Propane has three grades HD5, HD10, and commercial. Each with varying mixtures and ratios of propane to propylene. HD5 propane is considered ‘consumer grade’ and is what is most commonly used to fill your standard 20lb tank. What HD5 means is it is suitable and recommended for engine fuel use with a minimum of 90% propane and a maximum of 5% propylene. There are other smaller percentages of gases that make up the contents such as butane, methane, etc.

Furthermore this means HD5 propane can be anywhere from 90% propane, 5% propylene, and 5% other all the way up to 99% propane, and 1% propylene and other.

Figure 1 illustrates the minimum amount of propane required to be considered HD5

pie chart propane

Figure 2 illustrates the maximum amount of propane while still being considered HD5.

pie chart propane 2

There is not a minimum amount of propylene that has to be in a mix. So a mix of 100% pure propane is still considered HD5 propane. HD5 propane essentially has a window in which the propane mix can fall between and a maximum that propylene can fall under.

Avoid companies that advertise their propane has higher than competitors, as consumer grade propane is as high as it can be. There’s really going to be no difference between two different companies selling propane as long as they’re both HD5.

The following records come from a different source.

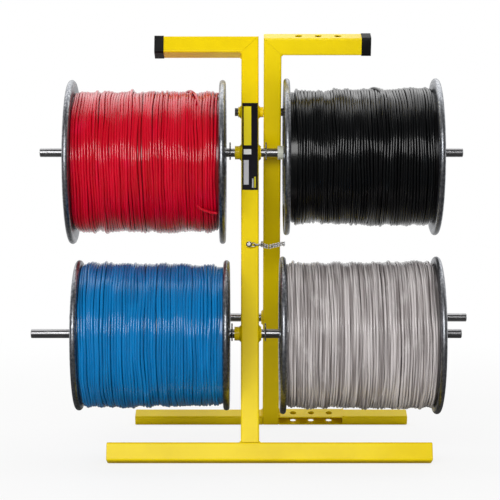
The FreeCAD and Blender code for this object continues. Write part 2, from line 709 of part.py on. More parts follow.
def make_sticker():
    """The thin sticker on the front face of the front upright."""
    plate = document.addObject("Part::Box", "Sticker")
    bind(plate, {"Length": "sticker_width", "Width": "sticker_thickness",
                 "Height": "sticker_top + sticker_bottom"})
    bind(plate, base_at("-sticker_width / 2", "-tube_width / 2 - sticker_thickness", "-sticker_bottom"))
    sticker = document.addObject("Part::Compound", "sticker")
    sticker.Links = [plate]
    stand_on_front_leg(sticker)
    return finish_part(sticker, "sticker")


# The limiting chain

def link_shape():
    """One chain link along X, lying in the XY plane, with its middle at the origin."""
    thickness = value("chain_wire / 2")
    bend = link_bend()
    half = link_bend_middle()
    solid = None
    for side in (-1, 1):
        end = Part.makeTorus(bend, thickness, Vector(side * half, 0, 0), Vector(0, 0, 1), 0, 360, 180)
        end.rotate(Vector(side * half, 0, 0), Vector(0, 0, 1), -90 * side)
        bar = Part.makeCylinder(thickness, 2 * half, Vector(-half, side * bend, 0), Vector(1, 0, 0))
        solid = end.fuse(bar) if solid is None else solid.fuse([end, bar])
    return solid.removeSplitter()


def placed_link(shape, middle, along, flat):
    """A copy of the link with its length along a direction, its flat side facing another."""
    link = shape.copy()
    turn = FreeCAD.Rotation(along, flat.cross(along), flat, "XZY")
    link.Placement = FreeCAD.Placement(middle, turn)
    return link


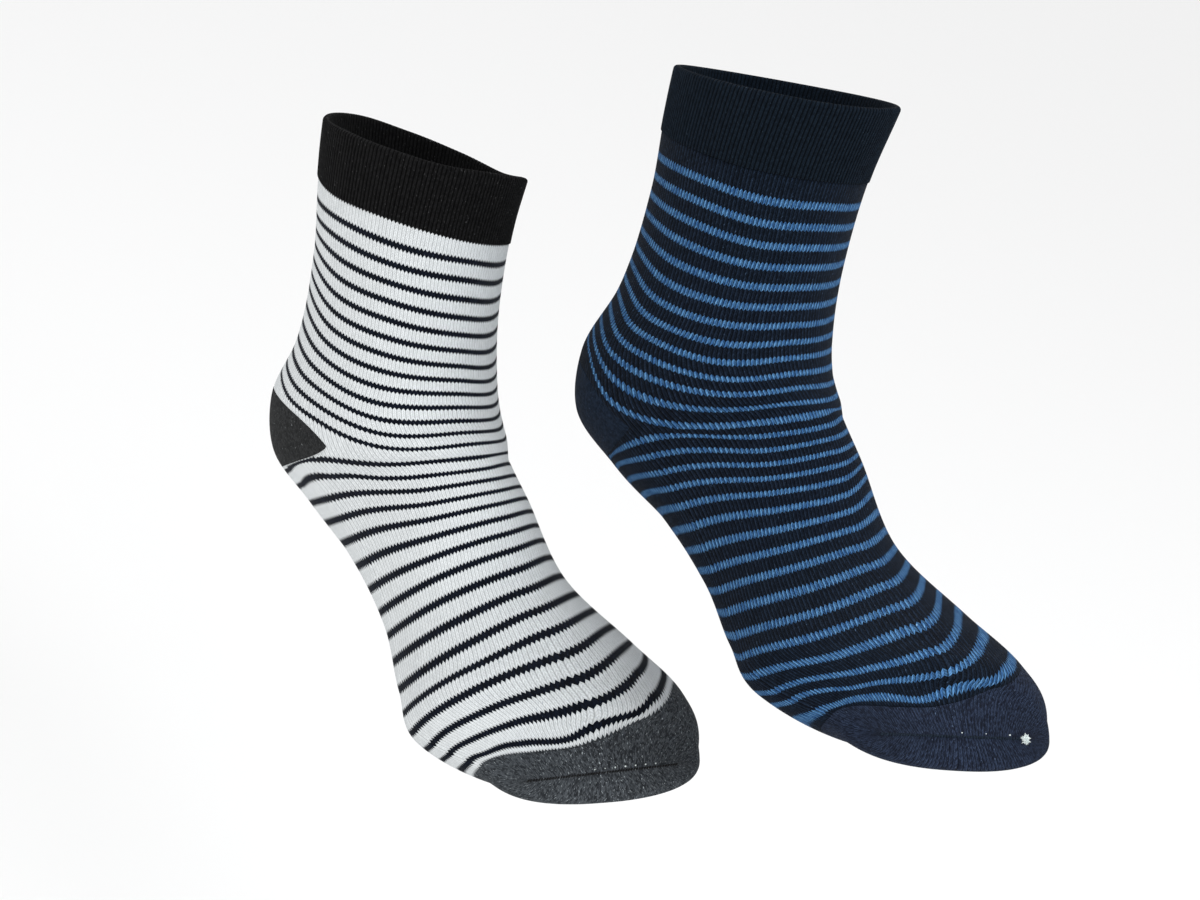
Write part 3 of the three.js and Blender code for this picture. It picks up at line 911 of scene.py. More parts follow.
class KnitGroups:
    """The shader node groups that all the knitted finishes share."""

    # How many courses an arm of a stitch drops from the middle of its wale to the wale's side
    ARM_SLOPE = 1.0
    # Roundness of a strand, the lowest share of its relief, and the dip between a stitch's two arms
    STRAND_POWER = 0.6
    STRAND_BASE = 0.5
    DIP_REACH = 0.28
    DIP = 0.35
    # Noise that makes stitches lighter or darker, the weight of each arm's own number beside it,
    # and the range over which it turns from the shade to the light colour
    SOFT_SCALE = 900.0
    SOFT_DETAIL = 3.0
    ARM_WEIGHT = 0.6
    LIGHT_RANGE = (0.45, 1.15)
    # Noise above this level is a stray fibre, less this much for each share of flecks
    STRAY_DETAIL = 2.0
    STRAY_LEVEL = 0.74
    STRAY_GAIN = 1.3
    STRAY_SHARPNESS = 14.0

    def __init__(self) -> None:
        """Builds both groups once."""
        self.stitches = self._stitches()
        self.yarn = self._yarn()

    @staticmethod
    def _group(name: str, inputs: dict[str, str], outputs: dict[str, str]) -> Graph:
        """An empty group with named sockets.

        Args:
            name: Name of the group.
            inputs: Kind of each input, as in NodeSocket and the kind.
            outputs: Kind of each output.

        Returns:
            The group's graph.
        """
        tree = bpy.data.node_groups.new(name, "ShaderNodeTree")
        for side, sockets in (("INPUT", inputs), ("OUTPUT", outputs)):
            for label, kind in sockets.items():
                tree.interface.new_socket(label, in_out=side, socket_type=f"NodeSocket{kind}")
        return Graph(tree)

    def _stitches(self) -> bpy.types.NodeTree:
        """Relief of the stitches: each wale is a column of pointed arches, two arms to a stitch.

        Returns:
            A group that turns the knit map into a height, a mask of the gaps between stitches for the painted shade,
            the slanted course number, a random value for each arm, and which of the two arms it is.
        """
        graph = self._group(
            "Knit stitches",
            {"Knit": "Vector", "Groove": "Float", "Groove from": "Float"},
            {"Height": "Float", "Cavity": "Float", "Course": "Float", "Arm": "Float", "Side": "Float"},
        )
        given = graph.node("NodeGroupInput").outputs
        wale, course, _ = graph.node("ShaderNodeSeparateXYZ", {0: given["Knit"]}).outputs
        inside = graph.math("FRACT", wale)
        away = graph.math("MULTIPLY", graph.math("ABSOLUTE", graph.math("SUBTRACT", inside, 0.5)), 2.0)
        slanted = graph.math("SUBTRACT", course, graph.math("MULTIPLY", away, self.ARM_SLOPE))
        across = graph.math("SINE", graph.math("MULTIPLY", graph.math("FRACT", slanted), math.pi))
        strand = graph.math("POWER", graph.math("MAXIMUM", across, 0.0), self.STRAND_POWER)
        groove = graph.math("MULTIPLY", graph.smooth(away, given["Groove from"], 1.0), given["Groove"])
        dip = graph.math("MULTIPLY", graph.smooth(away, self.DIP_REACH, 0.0), self.DIP)
        top = graph.math("MULTIPLY", graph.math("SUBTRACT", 1.0, groove), graph.math("SUBTRACT", 1.0, dip))
        round_top = graph.math("ADD", graph.math("MULTIPLY", strand, 1 - self.STRAND_BASE), self.STRAND_BASE)
        height = graph.math("MULTIPLY", top, round_top)
        cell = graph.join(graph.math("FLOOR", graph.math("MULTIPLY", wale, 2.0)), graph.math("FLOOR", slanted))
        noise = graph.node("ShaderNodeTexWhiteNoise", {"Vector": cell}, noise_dimensions="2D")
        graph.node("NodeGroupOutput", {
            "Height": height, "Cavity": graph.math("SUBTRACT", 1.0, height, clamp=True), "Course": slanted,
            "Arm": noise.outputs["Value"], "Side": graph.math("LESS_THAN", inside, 0.5),
        })
        return graph.tree

    def _yarn(self) -> bpy.types.NodeTree:
        """Colour of a yarn: stitches lighter and darker than each other, and single stray fibres.

        Returns:
            A group that turns three colours, two shares and a place into one colour.
        """
        graph = self._group(
            "Yarn colour",
            {
                "Place": "Vector", "Strand": "Vector", "Arm": "Float", "Shade": "Color", "Light": "Color",
                "Fleck": "Color", "Heather": "Float", "Flecks": "Float",
            },
            {"Color": "Color"},
        )
        given = graph.node("NodeGroupInput").outputs
        soft = graph.noise(given["Place"], self.SOFT_SCALE, self.SOFT_DETAIL)
        mixed = graph.math("ADD", graph.math("MULTIPLY", given["Arm"], self.ARM_WEIGHT), soft)
        share = graph.math("MULTIPLY", graph.smooth(mixed, *self.LIGHT_RANGE), given["Heather"])
        base = graph.blend(share, given["Shade"], given["Light"])
        stray = graph.noise(given["Strand"], 1.0, self.STRAY_DETAIL)
        edge = graph.math("SUBTRACT", self.STRAY_LEVEL, graph.math("MULTIPLY", given["Flecks"], self.STRAY_GAIN))
        over = graph.math("MULTIPLY", graph.math("SUBTRACT", stray, edge), self.STRAY_SHARPNESS, clamp=True)
        graph.node("NodeGroupOutput", {"Color": graph.blend(over, base, given["Fleck"])})
        return graph.tree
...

HD10 propane is below HD5 in terms of purity. HD10 allows up to 10% propylene in the mixture, which can cause problems is some engines and various appliances. Additionally since propylene is used in the creation of plastics, it’s advised against using this in a grill or other cooking applications. HD10 propane has uses that will most likely be unrelated to you so it is best to simply avoid using it. Commercial grade propane falls into the same boat as HD10 essentially as it contains higher amounts of propylene and is not suited for consumer use or use in engines.